When Parker arrived at this university, she wanted to be involved in the LGBTQ+ community.

During her freshman year, she was inducted into the Lavender Leadership Honor Society, an equity center-backed group that “celebrates and develops leadership for LGBTQ+ social justice,” according to the center’s website.

The addition of the “q” and the plus sign to the equity center’s name is a measure of being more inclusive, Parker said. 

“[The LGBTQ+ community] is so all-encompassing that when you limit it to just LGBT, then you’re cutting off a lot of people who don’t really feel like they fall under any of those terms,” Parker said. “So for me it’s just really nice to have my identity feel included and to know that it’s included for all my classmates.”

Erin McClure, the diversity officer for the public health school, also said the center’s new name is more inclusive.

In the public health school, McClure raises awareness around identity-based needs and issues and works to create spaces for people to share their experiences, she said.

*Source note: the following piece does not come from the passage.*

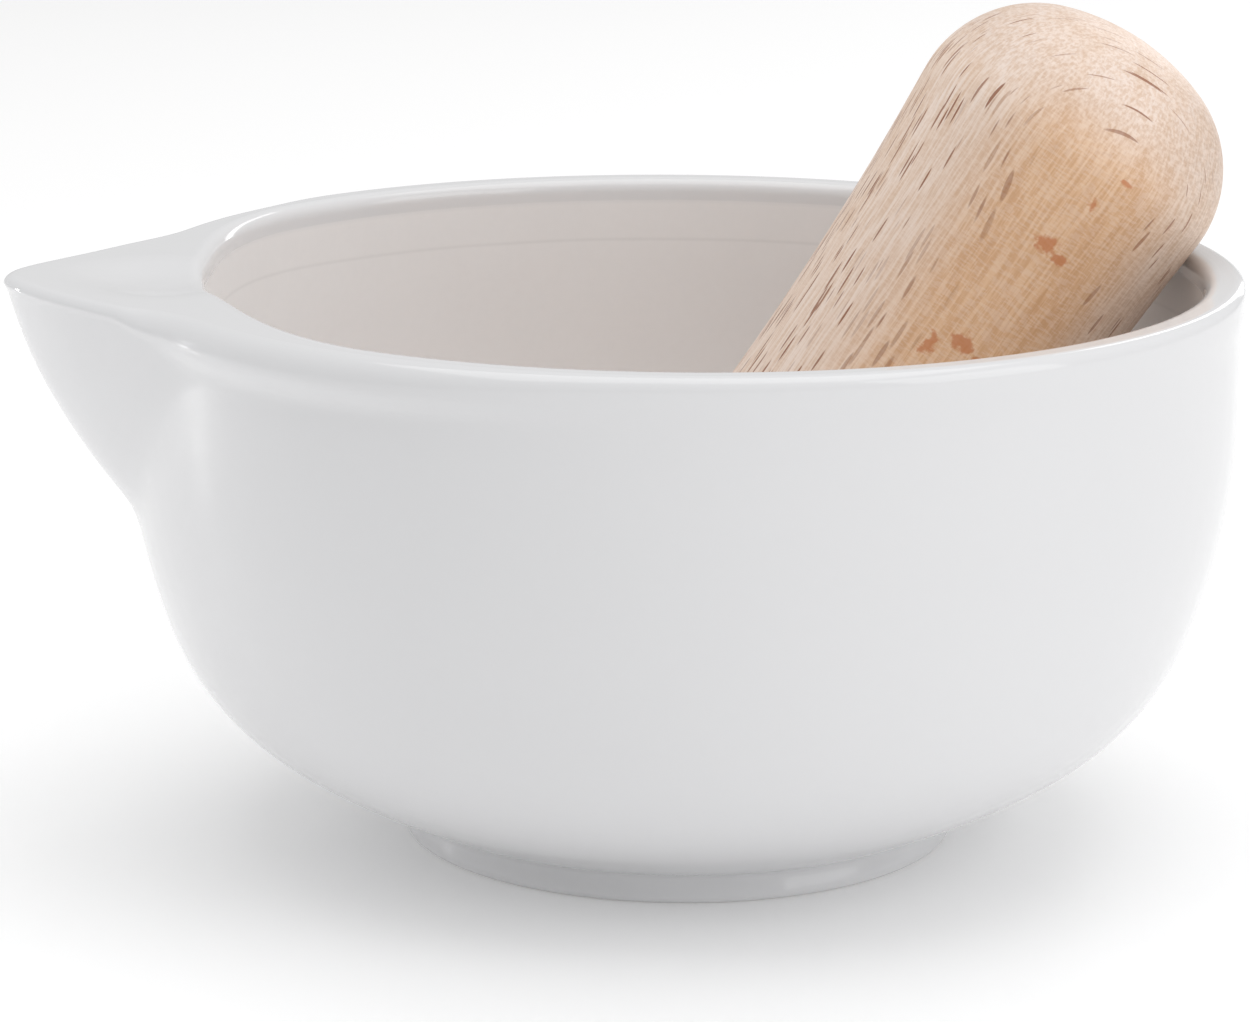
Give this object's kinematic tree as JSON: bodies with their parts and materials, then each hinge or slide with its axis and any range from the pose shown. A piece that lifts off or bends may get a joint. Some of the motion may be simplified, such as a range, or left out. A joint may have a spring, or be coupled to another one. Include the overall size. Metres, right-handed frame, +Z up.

McClure also works with other colleges and offices, such as the equity center, to create a fully inclusive environment in the public health school. 

“It’s really important for me, in this role, to work closely with folks across campus, not just in our school, so that we can support one another,” she said. 

Throughout all her work in public health, McClure emphasized the importance of people being honored as their full selves, and the center’s new name “is an effort to adjust to changes and be more inclusive in honoring those very specific identity pieces and the way that those are named,” she said. 

Victoria Pannullo, the president of the Queer Leadership Accelerator, also said the name change is important.

“The LGBTQ+ community is a community that is evolving and changing and labels are changing,” the junior business management major said.

Plus, having university resources on the campus such as the equity center can be helpful for students in the LGBTQ+ community to feel more included and connected to one another, Pannullo said. 

Pannullo described how it can be common for students to feel like the only queer people they know depends on the area they grew up in and who they interacted with. 

So, having safe spaces for them “can be powerful and meaningful,” Pannullo said.